National wildlife refuge in the United States

Located in Coös County, New Hampshire, and Oxford County, Maine, Umbagog National Wildlife Refuge is a northern treasure in the National Wildlife Refuge System. The diversity of exceptional habitats provides excellent breeding and foraging areas for migratory birds, endangered species, resident wildlife, and rare plants. The refuge protects over 25650 acre of wetland and forested upland habitat along Umbagog Lake. About 70% of its area is in New Hampshire and 30% in Maine.

==Habitat and wildlife==
Umbagog Lake has extensive wetland complexes that are excellent for waterfowl production. One example is Harper's Meadow. In 1972, the Secretary of the Interior designated part of the wetlands at Harper's Meadow as a Floating Island National Natural Landmark. This designation recognized the floating bog and wetlands as a significant natural area, one of a very special group of places illustrating the diversity of the country’s natural history.

Umbagog Lake is more than 7 mi in length and covers more than 7000 acre, making it the largest lake along the New Hampshire/Maine border. It has an average depth of only 15 ft.

The Umbagog area, unique in its habitats, provides home to many different species. Situated at the southern range of the boreal forests and the northern range of the deciduous forests, the Umbagog area is a transition zone providing homes to species of both habitat types. A total of 229 bird species have been observed on the refuge, and 137 species are known to breed there. There are many species of songbirds, including 24 varieties of warblers. The abundance of fish in the lakes and rivers provide food for the local populations of osprey and bald eagles. Mink, river otter, muskrat, and beaver can be seen in the lakes and rivers, while raccoons, black bears, coyotes, fishers, red foxes, marten, bobcats, gray foxes, white-tailed deer and a dense population of moose inhabit the uplands. The extensive wetlands and marshes provide ideal habitat for waterfowl, such as common mergansers, American black ducks, common goldeneye and common loons.

The area provides habitat for raptor species such as the bald eagle. In 1989, bald eagles successfully nested in New Hampshire on Umbagog Lake for the first time since 1949.
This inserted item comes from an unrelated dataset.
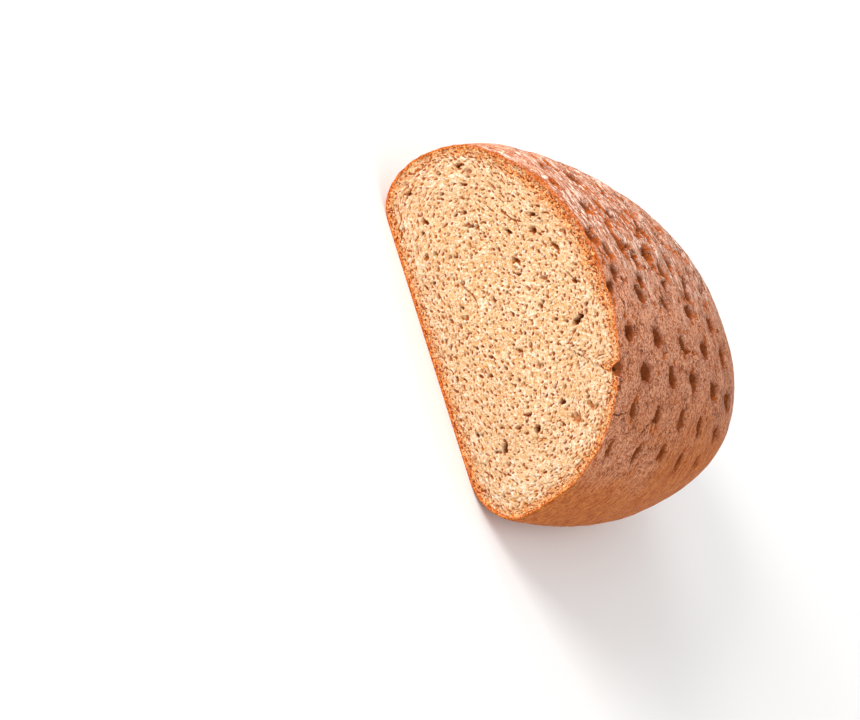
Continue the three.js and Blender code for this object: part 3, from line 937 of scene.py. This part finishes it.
class Paint:
    """A node material that is built up coat by coat."""

    def __init__(self, name):
        self.material = bpy.data.materials.new(name)
        self.material.use_nodes = True
        self.tree = self.material.node_tree
        self.shader = self.tree.nodes["Principled BSDF"]
        self.place = self.tree.nodes.new("ShaderNodeTexCoord").outputs["Object"]
        self.colour = None

    def link(self, value, socket):
        if isinstance(value, bpy.types.NodeSocket):
            self.tree.links.new(value, socket)
        else:
            socket.default_value = value

    def add(self, kind, inputs, **settings):
        """The outputs of a new node, whose inputs are each given a value or a link."""
        node = self.tree.nodes.new(kind)
        for name, value in settings.items():
            setattr(node, name, value)
        for name, value in inputs.items():
            self.link(value, node.inputs[name])
        return node.outputs

    def attribute(self, name, output="Fac"):
        return self.add("ShaderNodeAttribute", {}, attribute_name=name)[output]

    def height(self):
        return self.add("ShaderNodeSeparateXYZ", {0: self.place})["Z"]

    def noise(self, scale, detail=3, rough=0.55, stretch=(1, 1, 1), place=None):
        """Noise with a wave every 1 / scale of the place's unit, a metre unless given."""
        mapping = {"Scale": stretch, "Vector": place or self.place}
        vector = self.add("ShaderNodeMapping", mapping, vector_type="POINT")["Vector"]
        inputs = {"Scale": scale, "Detail": detail, "Roughness": rough, "Vector": vector}
        return self.add("ShaderNodeTexNoise", inputs)["Fac"]

    def dots(self, scale, least, most):
        """Round spots of mixed sizes: 1 at the middle of each and 0 outside it."""
        cells = self.add("ShaderNodeTexVoronoi", {"Scale": scale, "Vector": self.place})
        size = self.span(cells["Color"], 0.2, 0.8, least, most)
        return self.span(self.maths("SUBTRACT", size, cells["Distance"]), 0, 0.14)

    def span(self, value, low, high, to_low=0, to_high=1):
        """Goes smoothly from to_low to to_high while the value goes from low to high."""
        inputs = dict(enumerate((value, low, high, to_low, to_high)))
        return self.add("ShaderNodeMapRange", inputs, interpolation_type="SMOOTHSTEP")["Result"]

    def maths(self, operation, first, second):
        return self.add("ShaderNodeMath", {0: first, 1: second}, operation=operation)[0]

    def product(self, first, *others):
        for other in others:
            first = self.maths("MULTIPLY", first, other)
        return first

    def off_middle(self, value):
        """How far a noise is from its middle value, so 0 along winding lines."""
        return self.maths("ABSOLUTE", self.maths("SUBTRACT", value, 0.5), 0)

    def mix(self, share, first, second):
        return self.add("ShaderNodeMix", {0: share, 6: first, 7: second}, data_type="RGBA")[2]

    def coat(self, colour, *shares):
        """Lays a colour over what is there, by the product of its shares."""
        self.colour = self.mix(self.product(*shares), self.colour, colour)

    def bump(self, height, distance, strength, **under):
        inputs = {"Height": height, "Distance": distance, "Strength": strength, **under}
        return self.add("ShaderNodeBump", inputs)["Normal"]

    def finish(self, roughness, specular, normal):
        self.link(self.colour, self.shader.inputs["Base Color"])
        self.link(roughness, self.shader.inputs["Roughness"])
        self.shader.inputs["Specular IOR Level"].default_value = specular
        self.link(normal, self.shader.inputs["Normal"])
        return self.material


def crust_material():
    """Orange-brown at the foot, duller and speckled on the dome, with a painted sheen at its upper
    left, and painted glints and shade.
    """
    paint = Paint("crust")
    coat, span, mix, attribute = paint.coat, paint.span, paint.mix, paint.attribute
    patches = paint.noise(24, 4)
    fine_streaks = paint.noise(800, 2, 0.5, (0.3, 1, 0.3))
    skin_lines = paint.noise(380, 3, 0.65, (0.2, 1, 0.2))
    slack = paint.noise(110, 2, 0.5, (0.6, 1, 0.6))
    mottle = paint.noise(170, 3, 0.6)
    fissures = paint.noise(95, 4, 0.62)
    grain = paint.noise(900, 2, 0.6)
    specks = paint.noise(1500, 1, 0.5)

    # from the band round the foot to the dome
    uneven = paint.maths("ADD", paint.height(), span(patches, 0.3, 0.7, -0.012, 0.012))
    up = span(uneven, 0.036, 0.08)
    light = mix(up, BAND_LIGHT, DOME_LIGHT)
    dark = mix(up, BAND_DARK, DOME_DARK)
    paint.colour = mix(up, BAND, DOME)
    coat(BAND_LIGHT, span(patches, 0.4, 0.75, 0, 0.35))
    coat(dark, span(attribute("streak"), 0.1, 1.2, 0, 0.5))

    # speckles, painted glints on the band, and mottling
    coat(mix(span(grain, 0.41, 0.59), dark, light), span(uneven, 0.02, 0.08, 0.6, 0.7))
    coat(dark, paint.dots(260, 0, 0.3), span(up, 0, 1, 0.7, 0.3))
    coat(BAND_PAINTED_GLINT, span(specks, 0.55, 0.64), span(up, 0, 1, 0.55, 0))
    coat(DOME_SHADE, span(mottle, 0.48, 0.68), span(up, 0.1, 1, 0.12, 0.36))
    coat(DOME_LIGHT, span(mottle, 0.46, 0.32), span(up, 0.1, 1, 0.05, 0.25))
    coat(DOME_SHADE, attribute("ring"), span(mottle, 0.3, 0.6, 0.3, 0.7))

    # a painted sheen over the upper left of the dome, with lines of painted highlight and browner
    # skin streaks in it at two scales
    painted_sheen = attribute("painted_sheen")
    coat(SHEEN_PAINT, span(painted_sheen, 0, 1, 0, 0.6))
    painted_sheen = paint.product(painted_sheen, span(slack, 0.38, 0.6, 0.4, 1))
    for lines, wide in ((skin_lines, 0.06), (fine_streaks, 0.05)):
        pale = paint.product(painted_sheen, span(lines, 0.56, 0.61, 0, 1.2))
        coat(PAINTED_HIGHLIGHT_LINE, paint.maths("MINIMUM", pale, 0.75))
        thin = paint.product(painted_sheen, span(paint.off_middle(lines), wide, 0.02, 0, 1.5))
        coat(SKIN_STREAK, paint.maths("MINIMUM", thin, 0.8))
    lined = mix(span(fine_streaks, 0.42, 0.58), dark, light)
    coat(lined, span(up, 0, 1, 0.4, 0.12))
    # painted glints on the dome's specks
    coat(PAINTED_GLINT, span(specks, 0.55, 0.65), span(up, 0.2, 1, 0, 0.35))
    coat(EDGE_BURN, attribute("burn"), span(grain, 0.35, 0.6, 1, 0.4))

    # tears, with a painted highlight on their curled edges and painted shade in their deep parts,
    # then fine fissures, and cracks painted dark as shade
    torn = attribute("tear")
    coat(PAINTED_GLINT, span(torn, -0.03, -0.15, 0, 0.5))
    coat(TORN, span(torn, 0.03, 0.45, 0, 0.9))
    coat(TORN_DEEP, span(torn, 0.5, 1.3, 0, 0.75))
    fissure = span(paint.off_middle(fissures), 0.02, 0.006)
    coat(TORN_DEEP, fissure, span(mottle, 0.46, 0.54), span(up, 0.1, 0.8, 0, 0.75))
    coat(TORN_DEEP, span(attribute("crack"), 0.1, 0.5, 0, 0.8))

    # the docking pits, painted darker inside as shade, with painted shade on one side of each and a
    # painted lit wall on the other
    pit = attribute("pit")
    wall = mix(span(grain, 0.5, 0.65, 0, 0.4), PIT_WALL, TORN)
    coat(wall, span(pit, 0.05, 0.2, 0, 0.92))
    lit_wall = paint.product(attribute("lit_wall"), span(grain, 0.36, 0.56))
    coat(TORN, span(lit_wall, 0.1, 0.6, 0, 0.85))
    coat(PIT_DEEP, span(attribute("pit_shade"), 0.1, 1, 0, 0.9))

    # the skin's cut edge
    edge = mix(span(grain, 0.42, 0.58), SKIN_EDGE_DARK, SKIN_EDGE)
    coat(edge, attribute("skin"))

    hollow = paint.maths("MAXIMUM", span(pit, 0.05, 0.3), span(torn, 0.05, 0.3))
    hollow = paint.product(hollow, HOLLOW_ROUGHNESS)
    roughness = paint.maths("MAXIMUM", span(grain, 0.3, 0.7, *CRUST_ROUGHNESS), hollow)
    bump = paint.bump(fine_streaks, 0.0003, 0.5)
    bump = paint.bump(grain, 0.0007, 0.9, Normal=bump)
    return paint.finish(roughness, CRUST_SPECULAR, bump)


def crumb_material():
    """Pale crumb with painted shade in every pore and painted highlight and shade on its ridges,
    with a toasted rim under the crust.
    """
    paint = Paint("crumb")
    coat, span, mix, attribute = paint.coat, paint.span, paint.mix, paint.attribute
    patches = paint.noise(60, 3)
    grain = paint.noise(1250, 4, 0.7)
    ridges = attribute("grain")
    near_rim = attribute("drawn")
    along_rim = paint.noise(1.1, 2, 0.6, (1, 0.35, 0.35), attribute("flow", "Vector"))
    fine_pores = paint.dots(800, 0.15, 0.5)
    tiny_pores = paint.dots(1400, 0.15, 0.5)

    # ridges and hollows: painted highlight where the crumb stands forward, painted shade where it
    # sinks back
    paint.colour = mix(span(patches, 0.3, 0.7), CRUMB, CRUMB_WARM)
    coat(CRUMB_LIGHT, span(ridges, 0, 0.8, 0, 0.5))
    coat(CRUMB_SHADE, span(ridges, 0, -0.8, 0, 0.3))
    coat(CRUMB_LIGHT, span(grain, 0.5, 0.64, 0, 0.5))
    coat(CRUMB_SHADE, span(grain, 0.46, 0.34, 0, 0.4))
    streaks = mix(span(along_rim, 0.4, 0.6), CRUMB_SHADE, CRUMB_LIGHT)
    coat(streaks, span(near_rim, 0, 1, 0, 0.15))

    # painted shade in the pores, the finest first, and a painted highlight on the walls of the
    # larger ones
    coat(CRUMB_SHADE, tiny_pores, 0.4)
    coat(CRUMB_SHADE, fine_pores, 0.5)
    lip = span(attribute("lip"), 0.1, 0.9)
    coat(CRUMB_LIGHT, lip, span(near_rim, 0, 1, 0.8, 0.35))
    pore = attribute("pore")
    coat(PORE, span(pore, 0.08, 0.6, 0, 0.95))
    coat(PORE_DEEP, span(pore, 0.85, 1.6, 0, 0.95))

    # the toasted rim, and the broken dark line just inside the skin
    rim = attribute("rim")
    wavy = paint.maths("ADD", rim, span(paint.noise(240), 0.3, 0.7, -1, 1))
    toast = paint.product(span(wavy, 2.2, 0.4), attribute("toast"))
    amber = mix(span(grain, 0.46, 0.64), RIM, RIM_LIGHT)
    amber = mix(span(along_rim, 0.52, 0.64, 0, 0.5), amber, RIM_LIGHT)
    amber = mix(toast, amber, RIM_DEEP)
    # painted shade in the rim's pores
    amber = mix(paint.product(fine_pores, 0.7), amber, RIM_PORE)
    amber = mix(span(pore, 0.15, 0.7), amber, RIM_PORE)
    coat(amber, span(wavy, 5.5, 1.2, 0, 0.95))
    near_skin = paint.product(span(rim, 0.7, 1), span(rim, 1.7, 1.2))
    coat(RIM_LINE, near_skin, span(grain, 0.56, 0.42, 0, 0.9))

    height = paint.maths("SUBTRACT", paint.product(grain, 1.4), fine_pores)
    bump = paint.bump(paint.maths("SUBTRACT", height, tiny_pores), 0.00035, 0.8)
    return paint.finish(CRUMB_ROUGHNESS, CRUMB_SPECULAR, bump)


# -------- floor and light

FLOOR_RADIUS = 14.0
FLOOR_SIDES = 96
FLOOR_GREY = 0.92
FLOOR_ROUGHNESS = 0.9
WORLD_STRENGTH = 0.7
# direction to the picture's right, up and back, distance, size, power in watts and tint
LIGHTS = {
    "key": ((-0.22, 0.76, 0.6), 1.6, 0.8, 23.5, (1.0, 0.97, 0.94)),
    "fill": ((0.72, -0.25, 0.64), 2.0, 2.6, 11.0, (1.0, 0.98, 0.96)),
    "sheen": ((-0.1, 0.9, -0.25), 1.6, 0.8, 15.0, (1.0, 0.98, 0.98)),
}


def make_floor():
    paint = Paint("floor")
    paint.shader.inputs["Base Color"].default_value = (FLOOR_GREY, FLOOR_GREY, FLOOR_GREY, 1)
    paint.shader.inputs["Roughness"].default_value = FLOOR_ROUGHNESS
    angles = 2 * np.pi * np.arange(FLOOR_SIDES) / FLOOR_SIDES
    corners = FLOOR_RADIUS * np.stack([np.cos(angles), np.sin(angles), 0 * angles], -1)
    mesh = bpy.data.meshes.new("floor")
    mesh.from_pydata(corners.tolist(), [], [list(range(FLOOR_SIDES))])
    mesh.materials.append(paint.material)
    floor = bpy.data.objects.new("floor", mesh)
    bpy.context.collection.objects.link(floor)


def make_lights():
    """Soft square lights, turned to the loaf, in a pale studio."""
    for name, (shares, distance, size, power, tint) in LIGHTS.items():
        direction = sum((s * a for s, a in zip(shares, picture_axes())), Vector()).normalized()
        data = bpy.data.lights.new(name, "AREA")
        data.shape = "SQUARE"
        data.size = size
        data.energy = power
        data.color = tint
        lamp = bpy.data.objects.new(name, data)
        lamp.location = to_frame(AIM) + direction * distance
        lamp.rotation_euler = (-direction).to_track_quat("-Z", "Y").to_euler()
        bpy.context.collection.objects.link(lamp)
    world = bpy.data.worlds.new("studio")
    world.use_nodes = True
    background = world.node_tree.nodes["Background"]
    background.inputs["Color"].default_value = (1, 1, 1, 1)
    background.inputs["Strength"].default_value = WORLD_STRENGTH
    bpy.context.scene.world = world
    bpy.context.scene.view_settings.view_transform = "Standard"


# -------- the loaf

make_camera()
make_floor()
make_lights()
crust, cut_outline = build_crust(crust_material())
crumb = build_crumb(cut_outline, crumb_material())
for piece, slot in ((crust, "crust"), (crumb, "crumb")):
    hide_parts("half_loaf")
    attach(piece, "root")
Migratory non-game birds like the northern harrier, American bittern and great blue heron depend on habitat around Umbagog Lake. Abundant fish populations and wetland habitat support one of the highest concentrations of nesting osprey in New Hampshire. The areas forested wetlands support good numbers of black ducks, ring-necked ducks, and goldeneye. Wood ducks, mallards, hooded and common mergansers also nest in the area. The lake provides habitat for migrating scaup, three varieties of scoters and Canada geese.